__Task details__. Please write out the material that follows, exactly as it stands.

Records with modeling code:
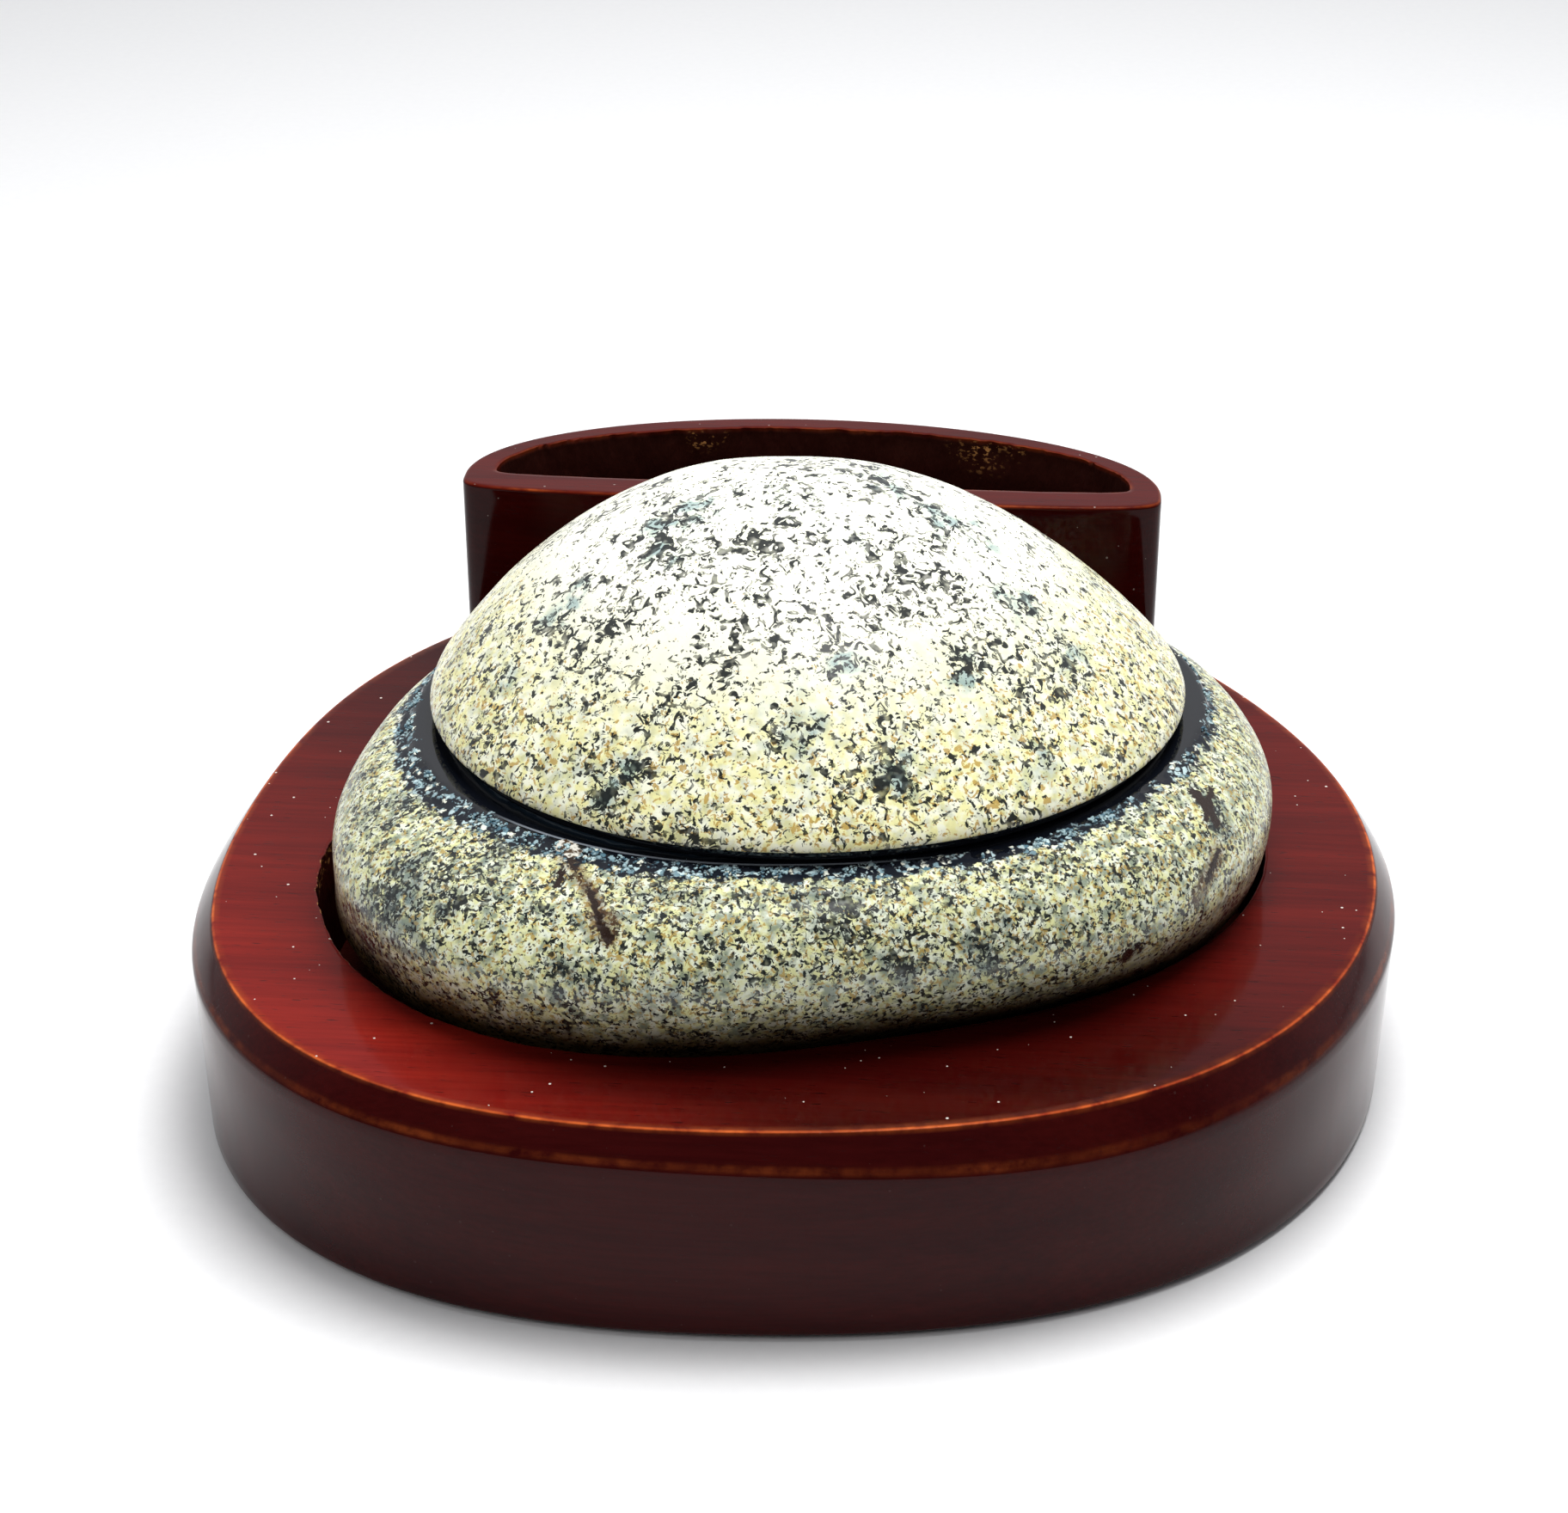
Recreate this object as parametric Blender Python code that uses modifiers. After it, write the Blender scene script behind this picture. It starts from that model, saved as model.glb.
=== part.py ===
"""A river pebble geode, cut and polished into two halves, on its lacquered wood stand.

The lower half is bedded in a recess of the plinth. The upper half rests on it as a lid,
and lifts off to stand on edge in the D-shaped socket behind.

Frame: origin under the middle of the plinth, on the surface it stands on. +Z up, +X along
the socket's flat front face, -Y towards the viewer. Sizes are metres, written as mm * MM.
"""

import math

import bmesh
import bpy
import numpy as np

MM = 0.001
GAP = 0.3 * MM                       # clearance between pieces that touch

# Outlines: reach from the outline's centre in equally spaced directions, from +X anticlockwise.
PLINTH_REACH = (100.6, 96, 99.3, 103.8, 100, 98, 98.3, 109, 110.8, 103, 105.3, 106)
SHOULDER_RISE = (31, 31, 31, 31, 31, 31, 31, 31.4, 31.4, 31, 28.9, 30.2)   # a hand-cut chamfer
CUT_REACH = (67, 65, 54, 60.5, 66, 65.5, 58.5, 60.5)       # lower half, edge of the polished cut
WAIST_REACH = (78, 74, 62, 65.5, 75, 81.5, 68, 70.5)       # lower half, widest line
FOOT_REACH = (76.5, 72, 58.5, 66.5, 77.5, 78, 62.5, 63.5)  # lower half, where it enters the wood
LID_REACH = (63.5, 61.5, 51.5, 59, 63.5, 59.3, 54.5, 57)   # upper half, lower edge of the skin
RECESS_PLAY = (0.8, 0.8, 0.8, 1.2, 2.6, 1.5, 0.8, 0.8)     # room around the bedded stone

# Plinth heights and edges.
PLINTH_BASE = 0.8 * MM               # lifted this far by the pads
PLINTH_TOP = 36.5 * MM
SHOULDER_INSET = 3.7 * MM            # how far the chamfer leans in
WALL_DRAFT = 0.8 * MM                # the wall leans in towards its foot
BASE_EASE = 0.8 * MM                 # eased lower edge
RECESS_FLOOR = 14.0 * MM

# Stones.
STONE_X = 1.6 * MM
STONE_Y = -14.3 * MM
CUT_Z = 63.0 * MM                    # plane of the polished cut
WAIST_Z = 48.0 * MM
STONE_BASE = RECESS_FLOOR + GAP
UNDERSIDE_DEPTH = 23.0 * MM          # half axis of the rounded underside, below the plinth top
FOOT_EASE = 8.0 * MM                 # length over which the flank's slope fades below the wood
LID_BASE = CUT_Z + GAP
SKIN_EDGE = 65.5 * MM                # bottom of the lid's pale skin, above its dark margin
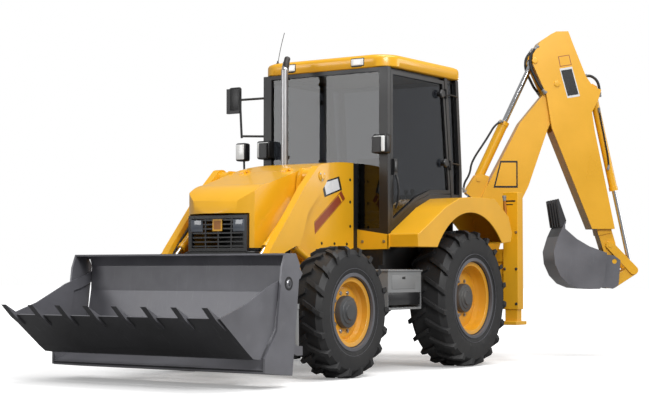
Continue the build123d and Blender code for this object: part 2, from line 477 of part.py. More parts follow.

__Correct answer__.
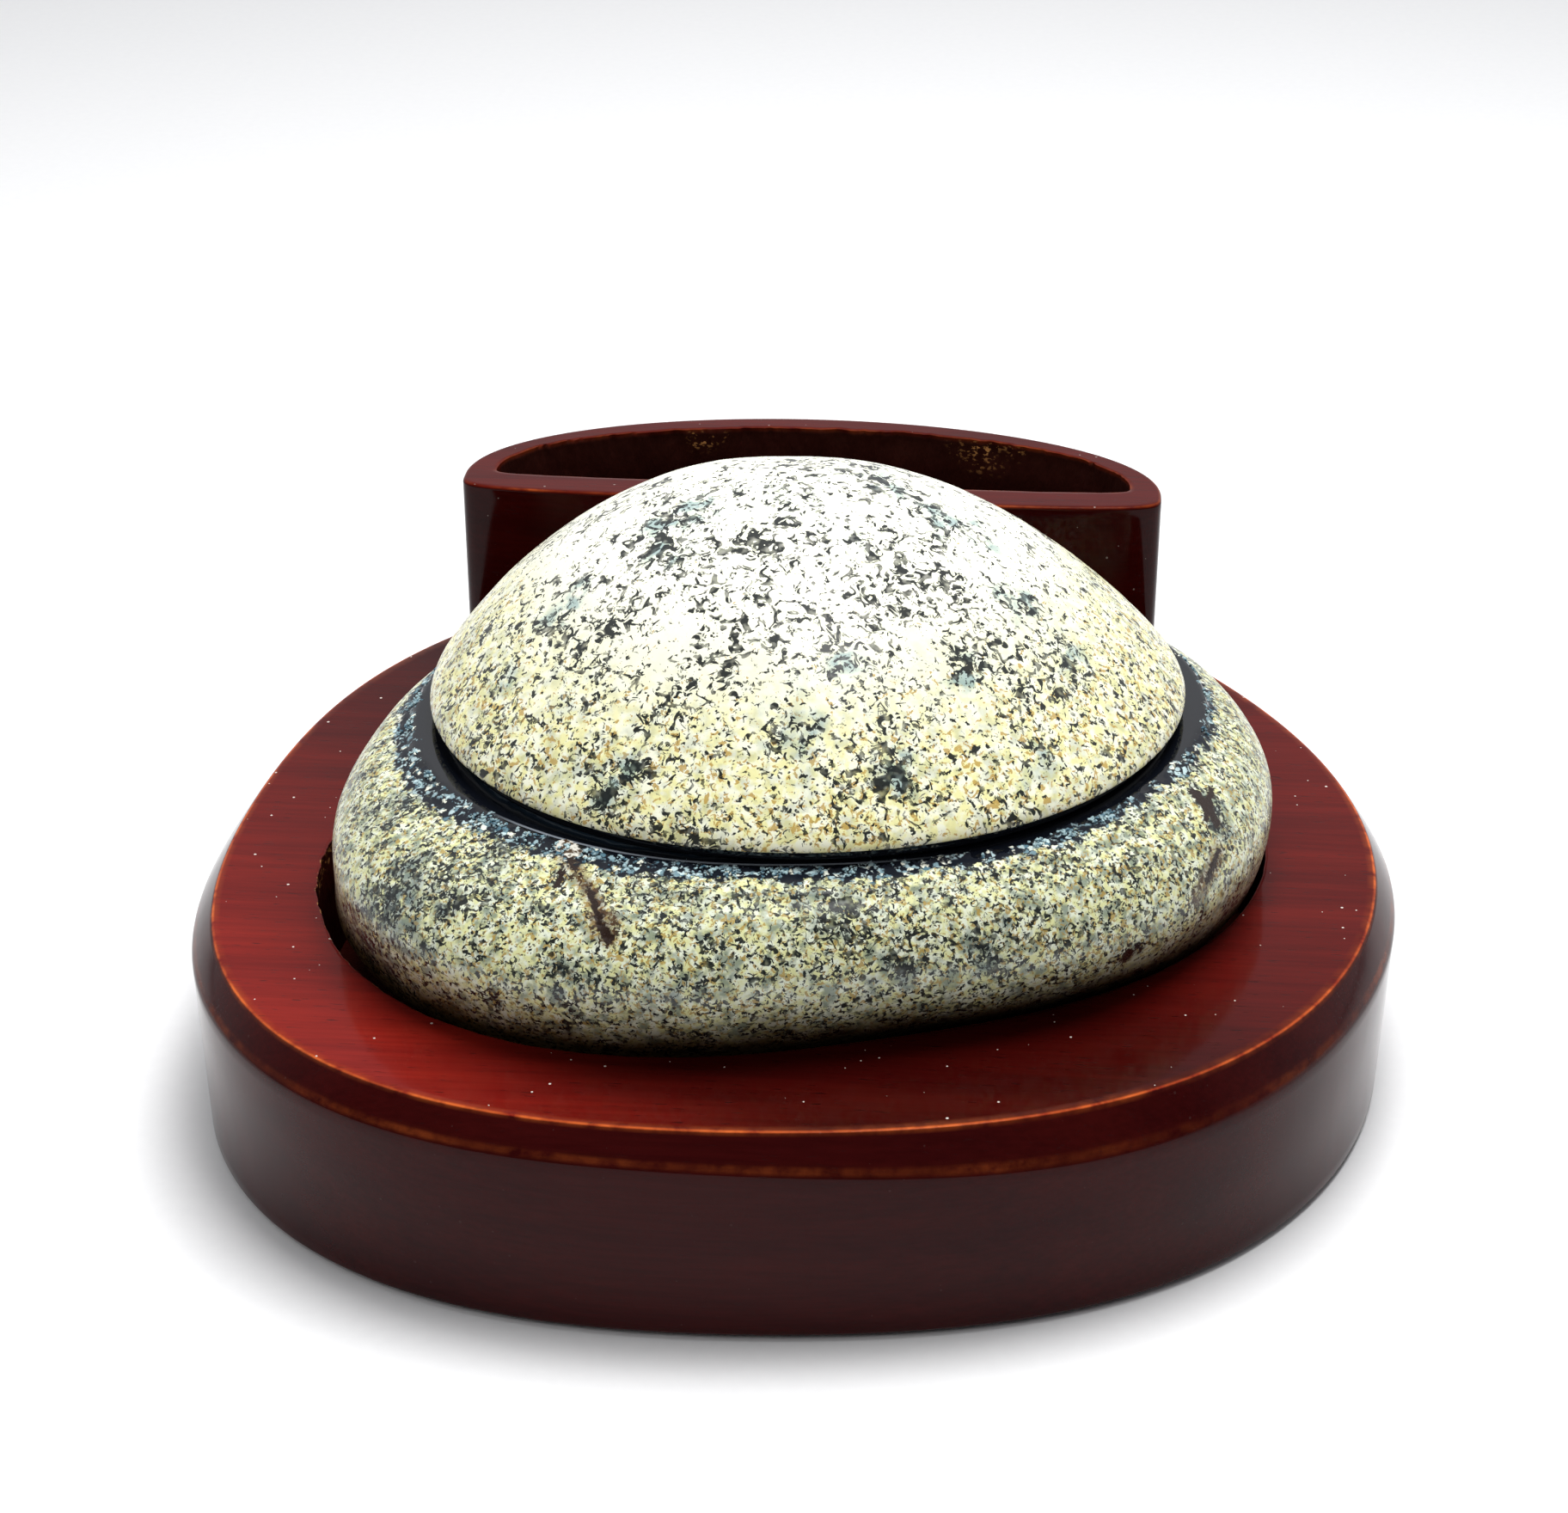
Recreate this object as parametric Blender Python code that uses modifiers. After it, write the Blender scene script behind this picture. It starts from that model, saved as model.glb.
=== part.py ===
"""A river pebble geode, cut and polished into two halves, on its lacquered wood stand.

The lower half is bedded in a recess of the plinth. The upper half rests on it as a lid,
and lifts off to stand on edge in the D-shaped socket behind.

Frame: origin under the middle of the plinth, on the surface it stands on. +Z up, +X along
the socket's flat front face, -Y towards the viewer. Sizes are metres, written as mm * MM.
"""

import math

import bmesh
import bpy
import numpy as np

MM = 0.001
GAP = 0.3 * MM                       # clearance between pieces that touch

# Outlines: reach from the outline's centre in equally spaced directions, from +X anticlockwise.
PLINTH_REACH = (100.6, 96, 99.3, 103.8, 100, 98, 98.3, 109, 110.8, 103, 105.3, 106)
SHOULDER_RISE = (31, 31, 31, 31, 31, 31, 31, 31.4, 31.4, 31, 28.9, 30.2)   # a hand-cut chamfer
CUT_REACH = (67, 65, 54, 60.5, 66, 65.5, 58.5, 60.5)       # lower half, edge of the polished cut
WAIST_REACH = (78, 74, 62, 65.5, 75, 81.5, 68, 70.5)       # lower half, widest line
FOOT_REACH = (76.5, 72, 58.5, 66.5, 77.5, 78, 62.5, 63.5)  # lower half, where it enters the wood
LID_REACH = (63.5, 61.5, 51.5, 59, 63.5, 59.3, 54.5, 57)   # upper half, lower edge of the skin
RECESS_PLAY = (0.8, 0.8, 0.8, 1.2, 2.6, 1.5, 0.8, 0.8)     # room around the bedded stone

# Plinth heights and edges.
PLINTH_BASE = 0.8 * MM               # lifted this far by the pads
PLINTH_TOP = 36.5 * MM
SHOULDER_INSET = 3.7 * MM            # how far the chamfer leans in
WALL_DRAFT = 0.8 * MM                # the wall leans in towards its foot
BASE_EASE = 0.8 * MM                 # eased lower edge
RECESS_FLOOR = 14.0 * MM

# Stones.
STONE_X = 1.6 * MM
STONE_Y = -14.3 * MM
CUT_Z = 63.0 * MM                    # plane of the polished cut
WAIST_Z = 48.0 * MM
STONE_BASE = RECESS_FLOOR + GAP
UNDERSIDE_DEPTH = 23.0 * MM          # half axis of the rounded underside, below the plinth top
FOOT_EASE = 8.0 * MM                 # length over which the flank's slope fades below the wood
LID_BASE = CUT_Z + GAP
SKIN_EDGE = 65.5 * MM                # bottom of the lid's pale skin, above its dark margin
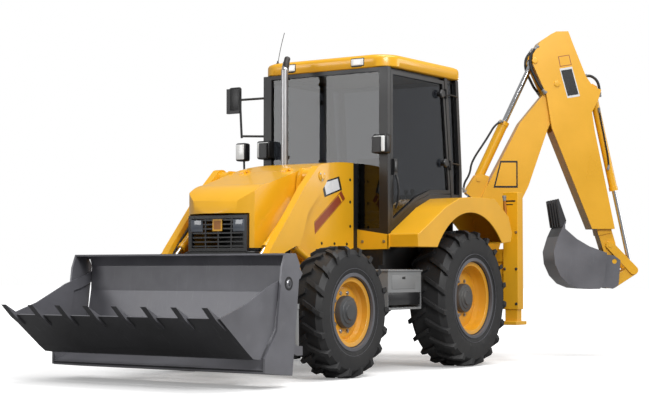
Continue the build123d and Blender code for this object: part 2, from line 477 of part.py. More parts follow.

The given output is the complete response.